Quando parecia que Hollywood havia deixado de lado essa ideia de construir uma franquia com base na obra-prima de 1973, surge David Gordon Green que, ultimamente, tem atuado como uma espécie de “reanimador” de franquias clássicas em sequências recentes, o que também fez com Halloween ao desconsiderar todas as infindáveis sequências para conceber uma “mais definitiva” em 2018, gerando assim uma trilogia com o razoável Halloween Kills e o péssimo Halloween Ends. E sua proposta com O Exorcista: O Devoto não se difere muito disso já que, também visando mais dois filmes futuramente, este desconsidera as outras entradas que foram lançadas ao longo dos anos, incluindo a recente série de Jeremy Slater.


 Partindo de uma premissa que lembra vagamente Os Suspeitos de Denis Villeneuve e que gera um thriller razoavelmente eficiente que ocupa quase um terço da projeção, Gordon Green não parece saber exatamente o que quer fazer com esse seu mais novo projeto, algo que também senti no último capítulo da série protagonizada por Michael Myers. Quando sai do thriller investigativo sobre o paradeiro das duas garotas centrais, o longa torna-se quase um remake de sua base clássica, só que bem mais limitado tanto no aspecto dramático quanto no assustador/incômodo. No caso do terror, é construído com certo desinteresse e abusando de tendências recorrentes como sustos fáceis e uma edição propositalmente perturbada que vez ou outra surge fora de hora. Gosto pelo menos de como o diretor tenta evocar o filme original a partir de sua composição de luzes e sombras, como no caso da névoa opaca e um tanto tóxica que permeia o ambiente habitado pelas meninas.


 Já o drama é bem precário em seu tratamento, especialmente quando Gordon Green apela para discursosconciliadores longos e vazios que parecem mais uma fusão anabolizada de frases prontas de para-choque de caminhãoque surgiriam de filmes pregatórios como Deus Não Está Morto – e a personagem de Ann Dowd infelizmente é posta aqui puramente para esse fator. Tudo para empurrar a progressão do arco de ceticismo do protagonista vivido pelo sempre esforçado Leslie Odom Jr. que, infelizmente, tem seu potencial interpretativo desperdiçado pela pobreza temática e narrativa que Gordon Green acaba oferecendo ao projeto. E a comparação com o conflito do Padre Karras do original é inevitável, já que este novo projeto constantemente pede para ser igualado ao original, desde sua estrutura aos seus dramas e a algumas de suas técnicas, como apontado acima.

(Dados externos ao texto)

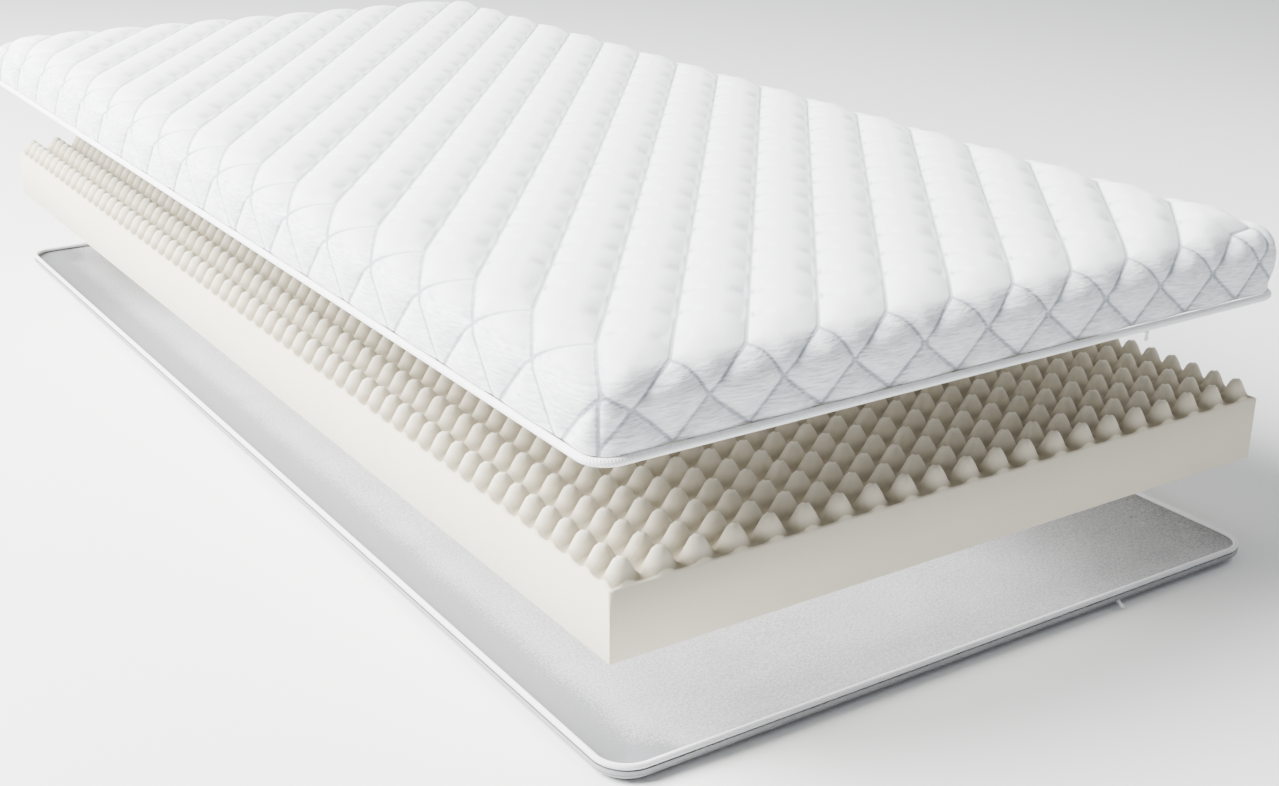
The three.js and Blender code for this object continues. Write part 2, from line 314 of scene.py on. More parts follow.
def quilt_material():
    """White knitted cloth. Fine ribs run level round the walls, a thread lies in each seam in short
    stitches, thin folds leave the channels' back seams at right angles, and soft dents lie beside
    their front ones. The pattern gives the side, 1 at a channel's front seam and -1 at its back
    one, and the distance away from the nearest seam."""
    shop = Shop("quilted_knit")
    side, away = shop.pattern()
    x, y, z = shop.place()
    along = x * 0.596 + y * 0.803                     # the way along the channels
    flat = z.between(400 * MM, 410 * MM)
    wall = 1.0 - flat
    long_wall = x.absolute().between(435 * MM, 450 * MM) * wall
    front, back = side.between(0.0, 0.3), (0.0 - side).between(0.0, 0.3)
    ribs = shop.noise(1.0, 2.0, 0.6, shop.stretched(60, 60, 360))
    knit = shop.noise(520.0, 1.0)
    soft = shop.noise(24.0, 2.0)
    # the seams
    stitch = (along * (tau / (5.2 * MM)) + z * (tau / (3.4 * MM))).swing() ** 0.7
    thread = away.fading(0.4 * MM, 1.6 * MM)
    seam = away.fading(0.4 * MM, 3.2 * MM)
    # painted shade: the cloth is drawn darker within 12 mm of every seam, where its groove falls
    # into shade
    painted_seam_shade = away.fading(0.0, 12 * MM) ** 2.0
    # the puckers, about 74 mm apart
    wave = along * (tau / (74 * MM)) + shop.noise(7.0, 1.0) * 4.0
    fold = wave.swing() ** 7.0 * away.fading(12 * MM, 28 * MM) * back
    # painted shade: the 30 mm of a channel beside its front seam are drawn darker, as on a slope
    # turned from the light
    near = away.fading(0.0, 30 * MM) * front
    patch = shop.noise(15.0, 1.0).between(0.3, 0.7) * 0.5 + 0.5
    dent = (wave + wave.sine() * 0.7).swing() ** 1.5 * front
    dent = dent * away.fading(2 * MM, 27 * MM) * patch
    gather = (fold * 2.6 + dent * 3.7) * flat * away.between(0.0, 6 * MM)
    height = (
        ribs * 1.5 * wall + knit * 0.2 + soft * 0.7 - gather + thread * stitch * 0.2 - seam * 0.6
    )
    # painted shade in the colour: the seams darker still on the long walls, the ribs' offset that
    # darkens every wall against the top, and the dents and folds on the top drawn darker; the
    # thread's grey, the ribs' pattern and the knit's flecks are the cloth's own
    shade = (
        seam * (long_wall * 0.3 + 0.60) + painted_seam_shade * 0.09 + (knit - 0.5) * 0.06
        + (ribs - 0.33) * wall * 1.5 + (near * 0.09 + dent * 0.16 + fold * 0.10) * flat + 0.01
    )
    tint = shop.mix(shade.held(), colour(0.905, 0.912, 0.925), colour(0.36, 0.39, 0.43))
    return shop.cloth(tint, 0.86, height, 1 * MM, 0.12)


def piping_material(name, base, dark, pitch):
    """A woven cord: fine threads wound round it at a slant, crossed by weaker, steeper ones."""
    shop = Shop(name)
    along, around = shop.pattern()
    turn = along * (tau / pitch)
    slant = (turn + around * (tau * 2)).swing()
    cross = (turn - around * (tau * 6)).swing()
    weave = slant * 0.65 + cross * 0.35
    fluff = shop.noise(900.0, 2.0)
    tint = shop.mix((1.0 - weave) * 0.45 + (fluff - 0.5) * 0.3, base, dark)
    return shop.cloth(tint, 0.8, weave * 0.7 + fluff * 0.5, 0.7 * MM, 0.15)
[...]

   Portanto, O Exorcista: O Devoto me parece mais um filme de possessão perdido em um cenário de terror povoado por incontáveis longas iguais a ele que, apenas por acaso, conta com a grife de Friedkin em seu título. Não é um projeto particularmente interessante em nenhum sentido e, até mesmo quando tenta homenagear o original, o faz de forma tão desinteressada que até ver os rostos de Ellen Burstyn e Linda Blair acaba se tornando algo banal, trivial, sem qualquer peso ou impacto narrativo. O desfecho até caminha por um território corajoso, mas toda a estrada que leva a esse território soa tão acomodada e preguiçosa que o filme se torna esquecível em pouquíssimas horas após a sessão. Mas temos ainda dois filmes pela frente e a esperança de que Gordon Green irá parar de requentar franquias clássicas por motivos caça-níqueis e conceber suas próprias. Talvez o resultado seja melhor!